Ils étaient là, les Affamés et les Assoiffés de justice et de sainteté : sous le vent brûlant et le soleil de plomb, ils marchaient vers les sources, cherchant au fond des puits quelque reflet du visage de Dieu : Enoch, Elie, la Samaritaine, André et Simon qui devint Pierre, Jean de la croix et Thérèse d’Avila, Thérèse de Lisieux. Ils n’avaient guère thésaurisé, ils donnaient ce qui leur restait aux autres; terres sèches et craquelées, ils avaient été irrigués aux sources du Nil, du Gange, du Tigre, du Tibre ou du Jourdain, et leur vie s’était transformée en fontaine de vie.
Ils étaient là, les Miséricordieux et ils avaient obtenu le pardon : l’enfant prodigue et le bon larron, la femme adultère et l’intendant infidèle. Marie-Madeleine et Augustin, Ignace de Loyola et Charles de Foucault, Claudel et Péguy, et tant d’autres. Ils avaient lutté jusqu’au matin avec l’ange ; ils avaient détruit en eux ce qui restait de forteresse ; ils éprouvaient la tendresse de Dieu.

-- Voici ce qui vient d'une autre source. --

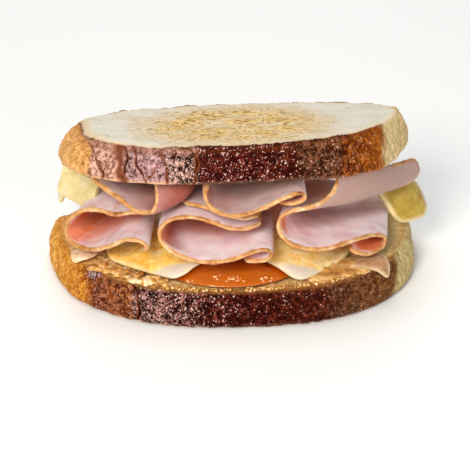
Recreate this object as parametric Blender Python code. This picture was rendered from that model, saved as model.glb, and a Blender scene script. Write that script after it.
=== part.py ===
"""Grilled ham and cheese sandwich: two toasted loaf slices around folded ham, cheese and jam.

Lengths are written in millimetres and turned into metres where a mesh is made.
X runs along the slices, Y from the front of the sandwich to its back, Z up.
The origin is on the flat underside of the lower slice.
"""
import math

import bmesh
import bpy
import numpy as np

MM = 0.001
SEED = 27

# Outlines of the slices' lower and upper faces: an oval front and a boxier back. The powers
# round the left front, the right front and the back, where 2 is a true oval, more is squarer.
LOWER_FACES = (
    dict(half_length=75.0, front=74.0, back=16.0, middle=(1.0, 28.0), powers=(2.35, 2.4, 3.0)),
    dict(half_length=71.6, front=70.6, back=13.5, middle=(1.0, 28.0), powers=(2.35, 2.4, 3.0)),
)
UPPER_FACES = (
    dict(half_length=70.0, front=57.0, back=21.0, middle=(0.0, 12.0), powers=(2.5, 2.0, 2.1)),
    dict(half_length=63.6, front=53.2, back=18.2, middle=(2.6, 12.0), powers=(2.6, 2.0, 2.5)),
)
LOWER_THICKNESS = 15.5
UPPER_THICKNESS = 14.3
CRUST_BULGE = 0.6
CRUST_BUMPS = ((3, 0.5), (5, 0.45), (9, 0.35), (14, 0.3), (23, 0.25))
EDGE_ROUNDING = 1.4

# The upper slice leans back on the filling
UPPER_TILT = math.radians(9.0)
UPPER_ROLL = math.radians(0.4)
UPPER_MIDDLE_HEIGHT = 53.7

# The filling's room between the slices, as levels up and depths back
ROOM_HEIGHT = 42.5
ROOM_DEPTH = 84.0
FILLING_FRONT_Y = -44.0
FILLING_BACK_Y = 40.0
LOWEST_LEVEL = 1.9
HIGHEST_LEVEL = 40.6

TOUCH_GAP = 0.35
HAM_THICKNESS = 1.8
CHEESE_THICKNESS = 2.4
CORNER_THICKNESS = 1.5
CORNER_LIE = LOWER_THICKNESS + TOUCH_GAP + 0.35 + CORNER_THICKNESS / 2

# Jam: a low dome on the lower slice, showing between the two front cheese corners
JAM_MIDDLE = (-3.0, -3.0)
JAM_HALF_LENGTH = 36.0
JAM_HALF_DEPTH = 39.2
JAM_HEIGHT = 3.9
JAM_RIM = 0.6

# Front cheese slices: each one's corner, where it is cut off left and right, and the square
# corner's slope and back edge
FRONT_CHEESES = {
    "cheese_front_left": dict(corner=(-25.5, -38.6), left=-52.5, right=-3.2),
    "cheese_front_right": dict(corner=(21.5, -41.4), left=-1.6, right=48.5),
}
FRONT_CHEESE_SLOPE = 0.98
FRONT_CHEESE_BACK = 36.0

# Side cheese slices: points of length and level, the depth of the front edge and how far it
# sags at evenly spaced stations along them, and the depth of the back edge
SIDE_CHEESES = {
    "cheese_side_right": dict(
        path=[(50, 21.4), (58, 22.0), (65, 21.8), (71, 20.0), (75.6, 16.0), (78.6, 10.4), (79.8, 4.6)],
        first=(36, 34, 15, 14, 17, 22), last=54, sag=(0, 1, 17, 15, 9, 0)),
    "cheese_side_left": dict(
        path=[(-47, 29.4), (-54, 29.0), (-60, 27.4), (-65, 23.6), (-68, 18.5), (-69, 14)],
        first=(34, 44), last=80, sag=(0,)),
}

# Cheese corners that bend over the lower crust: the point on its edge, the heading in degrees,
# the drape as height against distance outwards, and half the width along it
CHEESE_CORNERS = {
    "cheese_corner_right": dict(
        edge_point=(53.5, -25.5), heading=-45,
        drape=[(-7, CORNER_LIE), (-3, CORNER_LIE), (0.8, CORNER_LIE), (4, 15.2), (5.6, 12)],
        half_widths=(8, 8.5, 7, 4, 0.8)),
    "cheese_corner_left": dict(
        edge_point=(-62.5, -9.5), heading=-128,
        drape=[(-8, CORNER_LIE), (-4, CORNER_LIE), (0.6, CORNER_LIE), (3.6, 15.6)],
        half_widths=(4.5, 5.5, 5, 0.8)),
}

# Ham folds, each seen from the front as points of length and height. What varies along a
# fold is read from evenly spaced stations: the depth of its rim and of its back edge, the
# drift to the right towards the back, the depth that most of the drift takes, and the level
# lost on the way.
HAM_FOLDS = {
    "ham_lower_left": dict(
        path=[(-38, 42.6), (-43, 41.5), (-49, 39.2), (-55, 39.0), (-62, 35.5), (-67, 29), (-68, 23.4),
              (-64.5, 20.6), (-58, 22), (-51, 27.2), (-46, 31.8), (-41, 33.2), (-37.6, 32.4),
              (-36.7, 29.8), (-38.2, 27.6)],
        rim=(8, 8, 3, 0, 0), back=(83,), drift=(9, 12, 16, 12, 8), reach=(200,), sink=(0,)),
    "ham_lower_middle": dict(
        path=[(7.4, 38.8), (2, 38), (-5, 38.8), (-13, 42.4), (-20, 44.6), (-27, 43.8), (-31.4, 40.5),
              (-32.4, 36), (-29.5, 31.8), (-22, 28.8), (-13, 27.8), (-5, 29), (2, 31.6), (8, 32.6),
              (10.8, 30), (9, 27.2), (4, 26.2), (0, 25.9)],
        rim=(8, 8, 3, 0, 0, 1), back=(83,), drift=(9,), reach=(200,), sink=(0, 0, 0, 0, 0, -1.2)),
    "ham_lower_right": dict(
        path=[(42, 24.6), (47, 21.6), (52.5, 20), (57.6, 21), (57.6, 24.6), (51, 28), (42, 29.4),
              (32, 29.2), (23, 31), (16, 35), (12.9, 40), (13.2, 44.4), (17, 46.6), (23, 47),
              (30, 48.2), (35, 51.4), (36.6, 57)],
        rim=(-1, -4, -1, 0, 1, 3, 6, 8), back=(82, 82, 82, 82, 82, 60, 25, 22),
        drift=(9, 9, 9, 9, 9, 12, 48, 41), reach=(200, 200, 200, 200, 100, 50, 6, 5),
        sink=(0, 0, 0, 0, 0, 0, 9, 5.5)),
    "ham_upper_left": dict(
        path=[(-58, 52.6), (-53.5, 51), (-47.5, 48.4), (-42, 45.6), (-37.6, 45.2), (-34.6, 48.4),
              (-33.5, 53), (-33.8, 57.4)],
        rim=(3, 3, 3, 1, 1, 2, 3), back=(83,), drift=(8, 8, 8, 12, 16, 17, 17),
        reach=(40, 40, 30, 12, 8, 7, 7), sink=(0, 0, -2, -4, -3.5, -1.5, 0)),
    "ham_upper_middle": dict(
        path=[(-13.5, 58.6), (-15, 55), (-13.2, 51), (-8, 47.8), (-2, 47.4), (4, 48.9), (10, 51.5),
              (16, 54), (21, 55), (23.4, 53.2), (22, 50.9), (17.5, 49.9), (13, 50.1)],
        rim=(2, 0, 0, 0, 2), back=(83,), drift=(5,), reach=(200,), sink=(0,)),
    "ham_flat": dict(
        path=[(-22.5, 47.4), (-18, 47.5), (-13, 46.4), (-8, 43.9), (0, 42.0), (7, 42.5)],
        rim=(13, 11), back=(62,), drift=(8,), reach=(200,), sink=(0,)),
}
HAM_CORNER_ROUNDING = 0.12


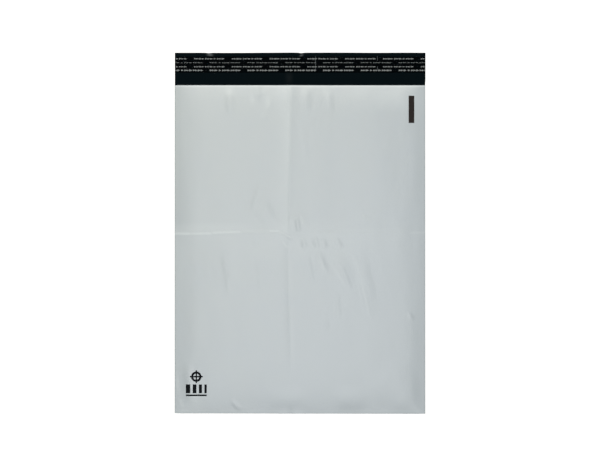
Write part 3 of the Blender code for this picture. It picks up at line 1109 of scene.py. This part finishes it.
liner_shape = bar(liner_low.x, liner_high.x, liner_low.y, liner_high.y)
liner_patch = draped_patch(liner_shape, 420, 8, liner_seat, 0, LINER_DEPTH)
liner = print_piece("liner_film", [liner_patch], release_film)
print(f"liner {(liner_high.y - liner_low.y) / MM:.1f} mm wide")

# %% [markdown]
# Each kink gets a hair-fine pale line of its own, a painted glint where the kink catches the light. The
# second one has lost contact with the adhesive only in places, and its glint shows as two short
# stretches. The painted glint is as dull as ink, so it uses the same kind of material.

# %% Painted glints on the kinks
KINK_LINE_WIDTH = 0.5 * MM
# The colour of the painted glints on the kinks.
KINK_GLINT_WHITE = "#5E6365"
# The kink's place across the lip, and how far from its edge the stretch begins and ends, in millimetres.
KINK_STRETCHES = [
    (22.7, 4.2, 26.0),
    (113.9, 4.2, 10.4),
    (113.9, 19.0, 23.6),
]

kink_glint = ink_material("polypropylene_kink_glint", KINK_GLINT_WHITE)
kink_patches = []
for kink_x, from_edge, to_edge in KINK_STRETCHES:
    line = bar(
        kink_x * MM - KINK_LINE_WIDTH / 2,
        kink_x * MM + KINK_LINE_WIDTH / 2,
        LIP_EDGE_Y - to_edge * MM,
        LIP_EDGE_Y - from_edge * MM,
    )
    kink_patches.append(draped_patch(line, 2, 12, liner_seat, LINER_DEPTH + INK_LIFT, INK_DEPTH))
liner_kink_glints = print_piece("liner_kink_glints", kink_patches, kink_glint)
print(len(kink_patches), "whitened stretches")

# %% [markdown]
# ### Marks on the liner
#
# Four rows of fine pale marks run along the liner, so that it can be told from the bag. They are drawn as
# groups of plain ticks of uneven height. A group is described by where it starts and ends within one
# repeat of the pattern, and each row by its distance from the lip's edge, where a repeat starts, its
# groups, and how wide and tall its ticks are. All of these are in millimetres.

# %% Tick marks
PATTERN_PERIOD = 55.6
TICK_PITCH = 1.15
TICK_RHYTHM = [1.3, 1.0, 0.45, 1.3, 0.8, 0.3, 1.2]
OUTER_GROUPS = [(0.0, 14.4), (16.2, 27.2), (28.8, 32.0), (33.6, 45.2)]
INNER_GROUPS = [(0.0, 11.6), (13.4, 16.6), (18.2, 29.2), (30.8, 45.2)]
TICK_WHITE = "#A2A7A7"
TICK_ROWS = [
    (7.86, -44.4, OUTER_GROUPS, 0.58, 1.5),
    (13.6, -21.4, INNER_GROUPS, 0.38, 1.0),
    (19.6, -44.4, OUTER_GROUPS, 0.52, 1.4),
    (24.93, -21.4, INNER_GROUPS, 0.62, 1.8),
]


def tick_boxes():
    """The low and high corners of each tick, in metres."""
    half_width = HALF_WIDTH / MM
    for from_edge, pattern_start, groups, wide, tall in TICK_ROWS:
        y = LIP_EDGE_Y - from_edge * MM
        first = -math.ceil((half_width + pattern_start) / PATTERN_PERIOD)
        last = math.ceil((half_width - pattern_start) / PATTERN_PERIOD)
        for repeat in range(first, last):
            for start, end in groups:
                for tick in range(round((end - start) / TICK_PITCH)):
                    x = pattern_start + repeat * PATTERN_PERIOD + start + tick * TICK_PITCH
                    reach = TICK_RHYTHM[tick % len(TICK_RHYTHM)] * tall / 2 * MM
                    if -half_width < x < half_width - wide:
                        yield x * MM, (x + wide) * MM, y - reach, y + reach


tick_white = ink_material("liner_ink_white", TICK_WHITE)
tick_patches = []
for corners in tick_boxes():
    tick_patches.append(draped_patch(bar(*corners), 1, 1, liner_seat, LINER_DEPTH + INK_LIFT, INK_DEPTH))
liner_marks = print_piece("liner_marks", tick_patches, tick_white)
print(len(tick_patches), "ticks")

# %% [markdown]
# ## Hand the pieces to the frame
#
# The bag has no moving parts, so every piece rides on its one body. The three new films stand for the
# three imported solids, which are hidden but still there for the physics. The film and the liner are
# sheets.

# %% Ride and replace
for piece in (film, bead_left, bead_right, eye_mark, corner_mark, adhesive, liner, liner_kink_glints, liner_marks):
    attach(piece, "root")
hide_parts("film_bag")
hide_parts("adhesive_strip")
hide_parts("release_liner")

# %% [markdown]
# ## The studio
#
# The bag was photographed from straight above on white. The floor is white paper. It adds a little light
# of its own for the camera, and for reflections, so that it comes out white while it still takes the
# bag's soft shadow. Light Path tells which rays those are. The light that falls on the bag isn't among
# them.

# %% Floor
FLOOR_SIZE = 6.0
FLOOR_DROP = 0.05 * MM
PAPER_GLOW = 0.5
PAPER_WHITE = (0.8, 0.8, 0.8, 1.0)


def seen_directly(owner):
    """1 for rays from the camera, from a gloss or through something clear, and 0 for all other light."""
    path = add_node(owner, "ShaderNodeLightPath")
    seen = path.outputs["Is Camera Ray"]
    for ray in ("Is Glossy Ray", "Is Transmission Ray"):
        either = add_node(owner, "ShaderNodeMath", {0: seen, 1: path.outputs[ray]}, operation="MAXIMUM")
        seen = either.outputs["Value"]
    return seen


bpy.ops.mesh.primitive_plane_add(size=FLOOR_SIZE, location=(0, 0, -FLOOR_DROP))
floor = bpy.context.object
floor.name = "floor"
paper = bpy.data.materials.new("studio_paper")
paper.use_nodes = True
paper.node_tree.nodes.clear()
glow = add_node(paper, "ShaderNodeMath", {0: seen_directly(paper), 1: PAPER_GLOW}, operation="MULTIPLY")
matt = add_node(paper, "ShaderNodeBsdfDiffuse", {"Color": PAPER_WHITE})
lit = add_node(paper, "ShaderNodeEmission", {"Strength": glow.outputs["Value"]})
both = add_node(paper, "ShaderNodeAddShader", {0: matt.outputs["BSDF"], 1: lit.outputs["Emission"]})
add_node(paper, "ShaderNodeOutputMaterial", {"Surface": both.outputs["Shader"]})
floor.data.materials.append(paper)
print("floor", FLOOR_SIZE, "m square")

# %% [markdown]
# The world is white all round for the same rays, so that the background is white from every side. For all
# other light it is a weak fill, like the walls of a white room.

# %% World
WORLD_FILL = 0.17

world = bpy.data.worlds.new("studio")
world.use_nodes = True
bpy.context.scene.world = world
sky = world.node_tree.nodes["Background"]
glow = spread(world, seen_directly(world), WORLD_FILL, 1.0)
feed(world, sky, {"Color": (1.0, 1.0, 1.0, 1.0), "Strength": glow})
print("world fill", WORLD_FILL)

# %% [markdown]
# Two softboxes do the rest. The stronger hangs beyond the mouth and to the left, and the weaker almost
# overhead. Their weak reflection lies on the film where it is level and slides off where it rolls down to
# an edge, which is why the borders are darker, while the rim at the mouth turns towards the stronger one
# and is lighter. A lamp's power is worked out from the share of full white that it should give a sheet on
# the table.

# %% Softboxes
def softbox(name, place, aim, size, light_share, tint):
    """An area lamp that lights a white sheet at its aim to this share of full white."""
    lamp = bpy.data.lights.new(name, "AREA")
    lamp.shape = "RECTANGLE"
    lamp.size, lamp.size_y = size
    lamp.color = tint
    made = put_in_scene(name, lamp)
    made.location = place
    reach = Vector(aim) - Vector(place)
    made.rotation_euler = reach.to_track_quat("-Z", "Y").to_euler()
    made.visible_camera = False
    height_share = abs(reach.normalized().z)
    lamp.energy = light_share * math.pi**2 * reach.length_squared / height_share
    return made


beyond = softbox(
    "softbox_beyond",
    place=(-0.34, 1.55, 2.74),
    aim=(-0.34, 0.46, 0.0),
    size=(1.43, 1.72),
    light_share=0.60,
    tint=(1.0, 0.98, 0.91),
)
overhead = softbox(
    "softbox_overhead",
    place=(0.0, -0.41, 3.5),
    aim=(0.0, -0.12, 0.0),
    size=(1.55, 1.55),
    light_share=0.23,
    tint=(0.97, 0.99, 1.0),
)
print("lamp power in watts:", round(beyond.data.energy, 1), round(overhead.data.energy, 1))

# %% [markdown]
# ## The camera
#
# The photograph is taken from straight above with a long lens. Its frame is 600 by 450 pixels, and the
# bag is 250.3 of them wide, which sets the width of the table that it covers. A new camera looks straight
# down already.

# %% Camera
PHOTO_WIDTH = 600
BAG_PIXELS = 250.3
CAMERA_HEIGHT = 2.2
VIEW_CENTRE_Y = 12.3 * MM
SENSOR = 36.0

frame_width = 2 * HALF_WIDTH * PHOTO_WIDTH / BAG_PIXELS
camera = put_in_scene("camera", bpy.data.cameras.new("camera"))
camera.location = (0.0, VIEW_CENTRE_Y, CAMERA_HEIGHT)
camera.data.sensor_width = SENSOR
camera.data.lens = SENSOR * CAMERA_HEIGHT / frame_width
bpy.context.scene.camera = camera
bpy.context.scene.view_settings.view_transform = "Standard"
print(f"the camera covers {frame_width / MM:.0f} mm, with a {camera.data.lens:.0f} mm lens")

Ils étaient là, les Artisans de Paix, les éveilleurs d’aurore, les artisans d’unité : Melchisedek et Esaïe, Côme et Damien, Mgr Romero, audacieux et debout, ils n’avaient jamais pris les armes, ils avaient pardonné 77 fois 7 fois, tendant la joue droite et la joue gauche.
Ils étaient là, les Purs, ceux qui voyaient clair en eux, ils avaient cherché le visage de Dieu et gravi les parois escarpées de la montagne sainte. Devant eux s’ouvrait une voie nouvelle, lumineuse, transparente comme la neige, comme Marie, la Mère de Jésus et des hommes, la sainte Mère de Dieu comblée de grâce et de splendeur.
Ils étaient là et l’Esprit de Dieu les transfigura. Leurs yeux s’ouvrirent et ils découvrirent la Cité sainte, la cité de Dieu, la nouvelle Jérusalem, bâtie par DIEU pour être la demeure des hommes. Et il n’y eut plus de riches arrogants, ni de puissants méprisants, ni d’enfants affamés, ni de deuil, ni de larmes, ni de guerres, ni de violence, ni de lamentations ni de souffrance. L’ancien monde avait disparu.